* [Set problem]:
Quote exactly, and only, the lines of the material below from the line with "into the fold" through the line with "cad_parts[node].hide_render = cad_parts[node].hide_viewport".

* [Dataset records]:
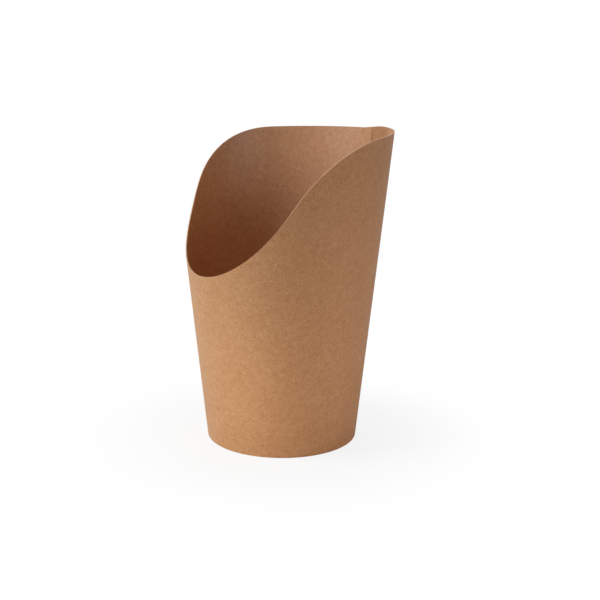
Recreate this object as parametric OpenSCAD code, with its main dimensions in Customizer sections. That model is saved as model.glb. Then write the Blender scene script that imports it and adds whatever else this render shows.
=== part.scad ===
// Paper wrap cup: a fan-shaped blank of kraft board rolled into a tapered
// cup with a scooped mouth, and a round base disc gripped inside its foot.
// Millimetres. Z is up, the table is at z = 0 and the cup's axis is the Z
// axis. The tall back, with the glued seam, faces +Y and the low lip faces -Y.

/* [Wall] */
// Outside diameter of the cone where the cup stands on the table
base_d = 60; // [50:1:75]
// Outside diameter of the cone at the height of the back
mouth_d = 86; // [78:1:100]
// Height of the inner ply's top edge at the seam, the middle of the back
back_h = 122; // [105:1:150]
// Height of the lip, the lowest point of the scooped front
front_h = 69; // [50:1:85]
// Thickness of the board that the wall is made of
wall_t = 0.4; // [0.3:0.05:0.6]

/* [Scooped rim] */
// Radius of the shoulder, where the top edge turns down into the scoop
shoulder_r = 44; // [25:1:50]
// Radius of the hollow sweep from the lip up to the shoulder
scoop_r = 160; // [110:2:220]
// Slope of the rim at the lip, seen from the side, in degrees
lip_slope = 50; // [42:1:56]
// Fall of the top edge from the seam to the shoulder, in degrees, on the
// half that ends in the inner ply
inner_fall = 1.5; // [0:0.5:6]
// The same on the half that ends in the outer ply, which is rolled askew
outer_fall = 5; // [0:0.5:6]

/* [Seam] */
// Width of the glued lap, in which the outer ply covers the inner one
lap_w = 8; // [5:0.5:12]
// How far the outer ply's top edge lies above the inner one's at the seam,
// before its corner is cut
seam_step = 1.1; // [0.2:0.1:2]
// Distance beyond the seam at which the cut of that corner begins
cut_w = 9; // [3:0.5:14]
// Slope of the cut, which hides the lap behind the inner ply, in degrees
cut_slope = 5; // [3:0.5:12]
// Depth to which the glued plies are pressed into each other
lap_press = 0.02; // [0.01:0.01:0.05]

/* [Foot] */
// Height of the hem, which is the wall's lower edge turned up inside
hem_h = 6; // [4:0.5:10]
// Outside radius of the two corners of the fold under the hem, which stays
// a little less than the board is thick
fold_r = 0.3; // [0.15:0.05:0.5]
// Room between the top of the hem and the start of the base disc's bend
hem_gap = 0.2; // [0.1:0.1:1]

/* [Base disc] */
// Thickness of the board that the base disc is made of
base_t = 0.4; // [0.3:0.05:0.6]
// Outside radius of the bend where the disc turns down into its skirt
bend_r = 0.9; // [0.7:0.1:1.5]
// Room between the skirt's lower edge and the floor of the fold
skirt_gap = 0.3; // [0.1:0.1:1]
// Glue line on each side of the skirt
glue_t = 0.05; // [0.03:0.01:0.1]

/* [Hidden] */
$fn = 180;
bend_steps = 6;      // straight pieces in each small bend of the board
shoulder_steps = 20; // straight pieces in the shoulder of the rim
hollow_step = 0.7;   // degrees of the hollow sweep to each straight piece
over = 10;           // length by which a cutting shape passes what it cuts
wall_color = [0.74, 0.58, 0.42];
base_color = [0.68, 0.52, 0.37];

taper = (mouth_d - base_d) / 2 / back_h;    // outward lean per unit of height
lean = atan(taper);
ply = wall_t / cos(lean);                   // one ply of the wall, level
lift = ply - lap_press;                     // outer ply's place beyond the inner one
skirt = base_t / cos(lean);                 // the disc's skirt, level
slot = skirt + 2 * glue_t;                  // room in the fold for the skirt
foot_w = 2 * ply + slot;                    // width of the whole fold
corner_r = min(fold_r, 0.85 * wall_t);
corner_w = corner_r / cos(lean);            // corner's centre from the face, level
blank_top = back_h + seam_step + over;      // height of the untrimmed wall
disc_top = hem_h + hem_gap + bend_r;        // height of the cup's inner floor

// Outside radius of the wall at height z
function outer(z) = base_d / 2 + taper * z;

// Points of an arc of radius r about point c, from angle a to angle b
function arc(c, r, a, b, steps) =
    [for (i = [0 : steps])
        let (t = a + (b - a) * i / steps)
        c + r * [cos(t), sin(t)]];

// Side view, as [y, z] points, of all that stays below the rim when the top
// edge falls at the angle fall from height h at the back: a hollow arc up
// from the lip, a round shoulder and a straight top edge, each tangent
function below_rim(h, fall) =
    let (
        lip = [-outer(front_h), front_h],
        back = [outer(h), h],
        hollow_c = lip + scoop_r * [-sin(lip_slope), cos(lip_slope)],
        along = [cos(fall), sin(fall)],
        inset = back + shoulder_r * [sin(fall), -cos(fall)],
        w = inset - hollow_c,
        reach = w * along - sqrt(pow(w * along, 2) - w * w + pow(shoulder_r + scoop_r, 2)),
        shoulder_c = inset - reach * along,
        meet = atan2(shoulder_c.y - hollow_c.y, shoulder_c.x - hollow_c.x))
    concat(
        [for (t = [lip_slope - 90 : hollow_step : meet - hollow_step / 2])
            hollow_c + scoop_r * [cos(t), sin(t)]],
        arc(shoulder_c, shoulder_r, meet + 180, 90 + fall, shoulder_steps),
        [back + over * along,
         [back.x + over, -over],
         [lip.x - over, -over],
         [lip.x - over, lip.y]]);

// Everything below the rim, from one side of the cup to the other
module rim_trim(h, fall) {
    rotate([90, 0, 90])
        translate([0, 0, -mouth_d])
            linear_extrude(2 * mouth_d) polygon(below_rim(h, fall));
}

// Section through the standing board, the outer corner of its fold and the
// fold's floor as far as the hem, moved outwards by out
module wall_section(out) {
    translate([out, 0])
        polygon(concat(
            [[outer(blank_top) - ply, blank_top],
             [outer(blank_top), blank_top]],
            arc([outer(corner_r) - corner_w, corner_r], corner_r, -lean, -90, bend_steps),
            [[outer(0) - ply - slot, 0],
             [outer(0) - ply - slot, ply],
             [outer(ply) - ply, ply]]));
}

// Section through the hem and the inner corner of its fold. Its floor runs
// on under the skirt, so that it also meets the lifted half of the wall.
module hem_section() {
    foot_x = outer(corner_r) - corner_w;
    polygon(concat(
        [[outer(hem_h) - ply - slot, hem_h],
         [outer(hem_h) - foot_w, hem_h]],
        arc([outer(corner_r) - foot_w + corner_w, corner_r],
            corner_r, -180 - lean, -90, bend_steps),
        [[foot_x, 0],
         [foot_x, ply],
         [outer(ply) - ply - slot, ply]]));
}

// Everything below the slanted cut that takes down the outer ply's top corner
module corner_trim() {
    translate([cut_w, 0, back_h + seam_step])
        rotate([0, -cut_slope, 0])
            translate([-mouth_d, -mouth_d, -2 * blank_top])
                cube([2 * mouth_d, 2 * mouth_d, 2 * blank_top]);
}

// The half of the wall that ends in the inner ply, on the -X side
module inner_half() {
    intersection() {
        rotate([0, 0, 90]) rotate_extrude(angle = 180) wall_section(0);
        rim_trim(back_h, inner_fall);
    }
}

// The half that ends in the outer ply, on the +X side. It opens out evenly
// from the lip, so that at the seam it lies outside the inner ply.
module outer_half() {
    intersection() {
        translate([0, lift / 2, 0])
            rotate([0, 0, -90]) rotate_extrude(angle = 180) wall_section(lift / 2);
        rim_trim(back_h + seam_step, outer_fall);
        corner_trim();
    }
}

// The outer ply past the seam, glued over the inner ply
module lap() {
    intersection() {
        rotate([0, 0, 90]) rotate_extrude(angle = 90) wall_section(lift);
        translate([-lap_w, 0, -over]) cube([lap_w, mouth_d, blank_top + over]);
        rim_trim(back_h + seam_step, outer_fall);
        corner_trim();
    }
}

module sidewall() {
    color(wall_color)
        union() {
            inner_half();
            outer_half();
            lap();
            rotate_extrude() hem_section();
        }
}

// The disc and its skirt, which follows the wall down into the fold
module base_disc() {
    rim_x = outer(0) - ply - glue_t;
    skirt_z = ply + skirt_gap;
    bend_c = [rim_x + taper * (disc_top - bend_r) - bend_r / cos(lean), disc_top - bend_r];
    color(base_color)
        rotate_extrude()
            polygon(concat(
                [[0, disc_top - base_t],
                 [0, disc_top]],
                arc(bend_c, bend_r, 90, -lean, bend_steps),
                [[rim_x + taper * skirt_z, skirt_z],
                 [rim_x + taper * skirt_z - skirt, skirt_z]],
                arc(bend_c, bend_r - base_t, -lean, 90, bend_steps)));
}

sidewall();
base_disc();
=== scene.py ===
import math
import bmesh
import bpy
from mathutils import Matrix, Vector


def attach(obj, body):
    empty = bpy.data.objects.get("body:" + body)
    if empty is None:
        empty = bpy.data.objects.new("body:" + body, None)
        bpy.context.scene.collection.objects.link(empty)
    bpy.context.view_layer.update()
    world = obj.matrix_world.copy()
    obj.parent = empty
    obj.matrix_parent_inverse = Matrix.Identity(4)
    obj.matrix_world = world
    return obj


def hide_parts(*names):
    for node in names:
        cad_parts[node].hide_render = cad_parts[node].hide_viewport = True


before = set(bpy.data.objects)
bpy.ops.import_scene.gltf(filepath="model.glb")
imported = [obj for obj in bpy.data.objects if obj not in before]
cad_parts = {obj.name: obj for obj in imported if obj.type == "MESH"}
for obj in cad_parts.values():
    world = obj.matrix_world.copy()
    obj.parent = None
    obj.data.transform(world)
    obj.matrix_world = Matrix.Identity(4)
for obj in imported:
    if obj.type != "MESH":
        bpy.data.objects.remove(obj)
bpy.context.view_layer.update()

mm = 0.001


# Board: what both pieces are cut from.

board = {
    "thickness": 0.4 * mm,
    "glueGap": 0.02 * mm,  # between two plies that lie on each other
    "edgeRound": 0.06 * mm,  # softening of the die-cut edges
    "edgeSteps": 2,
    "edgeAngle": math.radians(50),  # what turns by more than this is a cut edge
}


def meshPiece(name, bm, body="root"):
    mesh = bpy.data.meshes.new(name)
    bm.to_mesh(mesh)
    bm.free()
    for face in mesh.polygons:
        face.use_smooth = True
    piece = bpy.data.objects.new(name, mesh)
    bpy.context.scene.collection.objects.link(piece)
    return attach(piece, body)


def thicken(piece, fullGroup=None, thinShare=0.0):  # a board of true thickness with softened cut edges
    solid = piece.modifiers.new("thickness", "SOLIDIFY")
    if fullGroup:  # what is not in the group keeps only a share of the thickness
        solid.vertex_group = fullGroup
        solid.thickness_vertex_group = thinShare
    solid.thickness = board["thickness"]
    solid.offset = -1
    solid.use_even_offset = True
    solid.use_rim = True
    solid.material_offset_rim = 1
    solid.material_offset = 2
    soft = piece.modifiers.new("edges", "BEVEL")
    soft.affect = "EDGES"
    soft.width = board["edgeRound"]
    soft.segments = board["edgeSteps"]
    soft.profile = 0.5
    soft.limit_method = "ANGLE"
    soft.angle_limit = board["edgeAngle"]
    soft.harden_normals = True
    soft.material = -1


# Wall: one fan-shaped blank rolled round the axis. A turn of 0 is the back, on +Y. The board starts a
# little before it and runs by -X, the lip and +X back to +Y and over its own start.

wall = {
    "footRadius": 30.0 * mm,
    "mouthRadius": 43.0 * mm,  # at the height of the back
    "backHeight": 122.0 * mm,  # inner ply's top edge at the seam
    "lipHeight": 69.0 * mm,
    "swell": 0.22 * mm,  # by which the +X side stands out of round
    "waves": ((2, 0.0, 0.6, 0.06 * mm), (3, 1.3, 2.1, 0.036 * mm)),  # lobes, twist, phase and depth
    "ripple": (7, 4.0, 0.0, 0.021 * mm),  # the same for a ripple that comes and goes up the wall
    "ripplePace": (5, 1.0),  # how fast it comes and goes, and its phase
    "stiffShare": 0.4,  # share of the height over which the folded foot still keeps the wall true

    # Scooped rim
    "shoulderRadius": 44.0 * mm,
    "hollowRadius": 160.0 * mm,
    "lipSlope": math.radians(50),
    "innerFall": math.radians(1.5),  # fall of the top edge on the side that ends in the inner ply
    "outerFall": math.radians(5),  # and on the side that ends in the outer ply
    "easing": 3.0 * mm,  # half-width over which the rim's changes of radius are softened
    "cornerRadius": 1.1 * mm,  # of the blank's two top corners

    # Seam
    "lapWidth": 8.0 * mm,
    "seamStep": 1.1 * mm,  # outer ply's top above the inner one's, before its corner is cut
    "cutWidth": 9.0 * mm,  # where that cut begins, beyond the seam
    "cutSlope": math.radians(5),
    "cutBlend": 0.3 * mm,  # rounding where the cut begins
    "reach": 1.5 * mm,  # how far the inner ply's edge goes past the back
    "shelf": 0.8 * mm,  # how far the outer ply lies level beyond that edge
    "ramp": 7.0 * mm,  # length over which it then settles back
    "skive": 0.4,  # share of its thickness that the inner ply's edge keeps

    # Foot
    "hemHeight": 6.0 * mm,
    "foldRadius": 0.43 * mm,
    "slot": 0.5 * mm,  # room for the base disc's skirt
    "endGap": 0.25 * mm,  # left between the two ends of the hem
    "knurls": 60,  # marks of the rollers that press the hem
    "knurlDepth": 0.05 * mm,
    "knurlFade": 2,  # rows above the fold over which they fade out

    # Faces
    "columns": 240,  # round the cup, the lap apart
    "lapColumns": 10,
    "wallRows": 92,
    "hemRows": 7,
    "foldRows": 5,
    "floorRows": 2,
}

taper = (wall["mouthRadius"] - wall["footRadius"]) / wall["backHeight"]
lean = math.atan(taper)
ply = board["thickness"] / math.cos(lean)
lift = ply + board["glueGap"]
footWidth = 2 * ply + wall["slot"]
footRows = wall["hemRows"] + 2 * wall["foldRows"] + wall["floorRows"]
rimPasses, pointPasses = 16, 3  # rounds in which values that depend on each other settle


def outerRadius(z):
    return wall["footRadius"] + taper * z


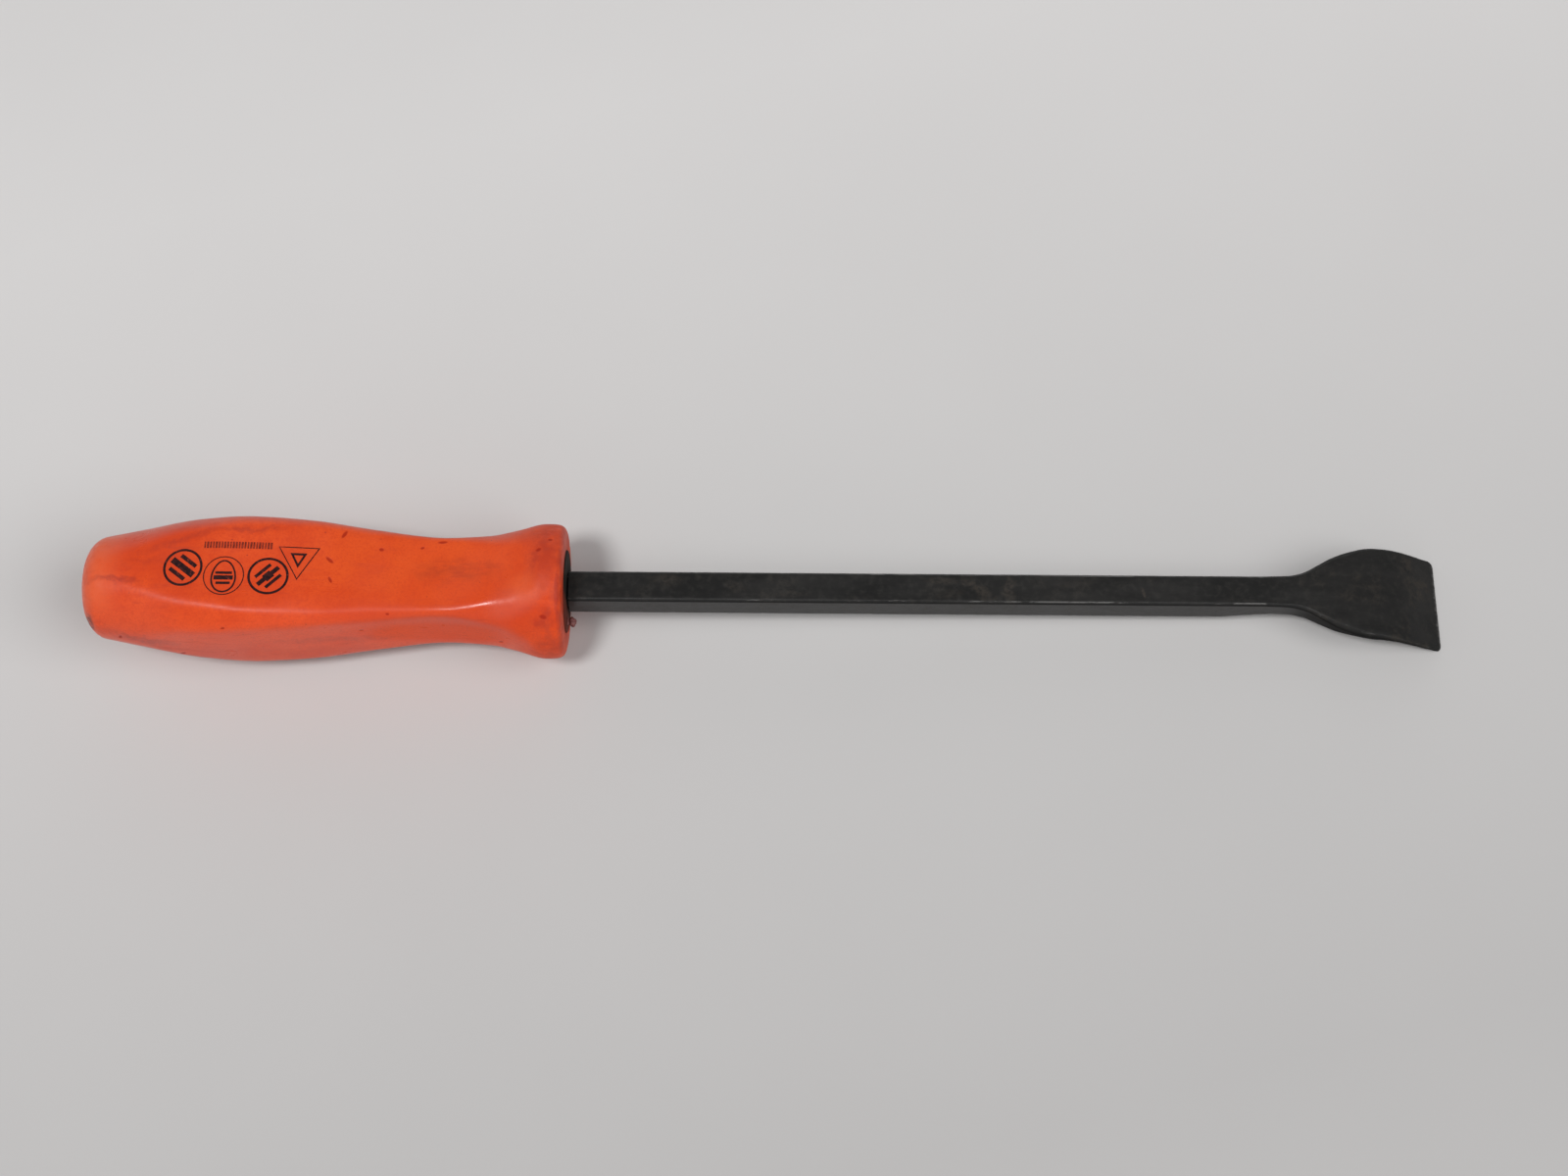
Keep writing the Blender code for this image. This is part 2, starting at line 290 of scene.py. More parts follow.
class Shader:
    """Builder for a procedural material. Inputs are numbers, colours or Values."""

    def __init__(self, name):
        self.material = bpy.data.materials.new(name)
        self.material.use_nodes = True
        self.tree = self.material.node_tree
        coord = self.node("ShaderNodeTexCoord", {}, "Object")
        self.pos = self.scaled(coord, 1 / MM)
        self.x, self.y, self.z = self.split(self.pos)

    def put(self, value, socket):
        if isinstance(value, Value):
            self.tree.links.new(value.socket, socket)
        elif isinstance(value, tuple):
            socket.default_value = (*value, 1.0)
        else:
            socket.default_value = value

    def node(self, kind, inputs, output=0, **props):
        node = self.tree.nodes.new(kind)
        for key, value in props.items():
            setattr(node, key, value)
        for key, value in inputs.items():
            self.put(value, node.inputs[key])
        return Value(self, node.outputs[output])

    def math(self, operation, first, second=0.0):
        return self.node("ShaderNodeMath", {0: first, 1: second, 2: 0.0}, operation=operation)

    def scaled(self, vector, factor):
        return self.node("ShaderNodeVectorMath", {0: vector, "Scale": factor},
                         operation="SCALE")

    def split(self, vector):
        node = self.node("ShaderNodeSeparateXYZ", {0: vector}).socket.node
        return [Value(self, socket) for socket in node.outputs]

    def attribute(self, name, output="Fac"):
        return self.node("ShaderNodeAttribute", {}, output, attribute_name=name)

    def noise(self, scale=1.0, detail=3.0, rough=0.5, distort=0.0, stretch=None, shift=0.0):
        """Noise over the position. `stretch` scales each axis, for grain along one of them."""
        vector = self.pos
        if stretch:
            vector = self.node("ShaderNodeCombineXYZ", {
                0: self.x * stretch[0] + shift, 1: self.y * stretch[1], 2: self.z * stretch[2]})
        return self.node("ShaderNodeTexNoise", {
            "Vector": vector, "Scale": scale, "Detail": detail, "Roughness": rough,
            "Distortion": distort})

    def mix(self, mask, low, high):
        return self.node("ShaderNodeMix", {0: mask, 6: low, 7: high}, 2, data_type="RGBA")

    def paint(self, mask, colour):
        """Lay a colour over the base colour by the mask; a factor on the mask is its strength."""
        self.colour = self.mix(mask, self.colour, colour)

    def ellipse(self, place, at, half, angle=0.0, soft=0.35):
        """1 inside an ellipse on the pair of coordinates `place`, fading to 0 outside."""
        cos, sin = math.cos(math.radians(angle)), math.sin(math.radians(angle))
        across, up = place[0] - at[0], place[1] - at[1]
        first = across * (cos / half[0]) + up * (sin / half[0])
        second = across * (-sin / half[1]) + up * (cos / half[1])
        distance = self.math("SQRT", first * first + second * second)
        return distance.ramp(over=(1 + soft, 1 - soft))

    def patches(self, place, rows):
        """Ellipses from rows of centre (2), half-axes (2), angle, softness, strength."""
        return [self.ellipse(place, row[:2], row[2:4], row[4], row[5]) * row[6] for row in rows]

    def bumps(self, *layers):
        """Normal from layers of (height, distance)."""
        inputs = {}
        for height, distance in layers:
            inputs.update({"Strength": 1.0, "Distance": distance * MM, "Height": height})
            normal = self.node("ShaderNodeBump", inputs)
            inputs = {"Normal": normal}
        return normal

    def finish(self, **inputs):
        names = {"rough": "Roughness", "metal": "Metallic", "normal": "Normal", "ior": "IOR",
                 "spec": "Specular IOR Level"}
        surface = self.tree.nodes["Principled BSDF"].inputs
        self.put(self.colour, surface["Base Color"])
        for key, value in inputs.items():
            self.put(value, surface[names[key]])
        return self.material


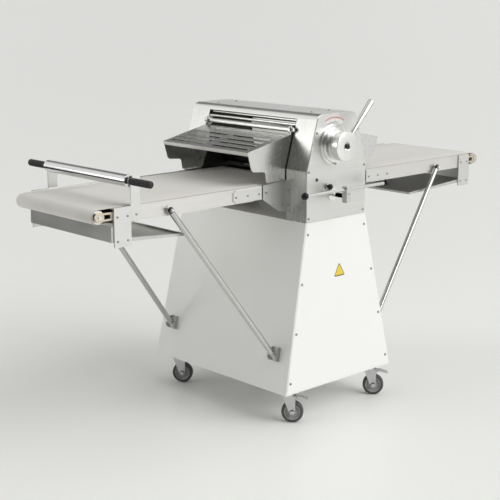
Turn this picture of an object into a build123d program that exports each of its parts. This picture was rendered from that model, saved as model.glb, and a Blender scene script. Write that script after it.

* [Finished task]:
// The disc and its skirt, which follows the wall down into the fold
module base_disc() {
    rim_x = outer(0) - ply - glue_t;
    skirt_z = ply + skirt_gap;
    bend_c = [rim_x + taper * (disc_top - bend_r) - bend_r / cos(lean), disc_top - bend_r];
    color(base_color)
        rotate_extrude()
            polygon(concat(
                [[0, disc_top - base_t],
                 [0, disc_top]],
                arc(bend_c, bend_r, 90, -lean, bend_steps),
                [[rim_x + taper * skirt_z, skirt_z],
                 [rim_x + taper * skirt_z - skirt, skirt_z]],
                arc(bend_c, bend_r - base_t, -lean, 90, bend_steps)));
}

sidewall();
base_disc();
=== scene.py ===
import math
import bmesh
import bpy
from mathutils import Matrix, Vector


def attach(obj, body):
    empty = bpy.data.objects.get("body:" + body)
    if empty is None:
        empty = bpy.data.objects.new("body:" + body, None)
        bpy.context.scene.collection.objects.link(empty)
    bpy.context.view_layer.update()
    world = obj.matrix_world.copy()
    obj.parent = empty
    obj.matrix_parent_inverse = Matrix.Identity(4)
    obj.matrix_world = world
    return obj


def hide_parts(*names):
    for node in names:
        cad_parts[node].hide_render = cad_parts[node].hide_viewport = True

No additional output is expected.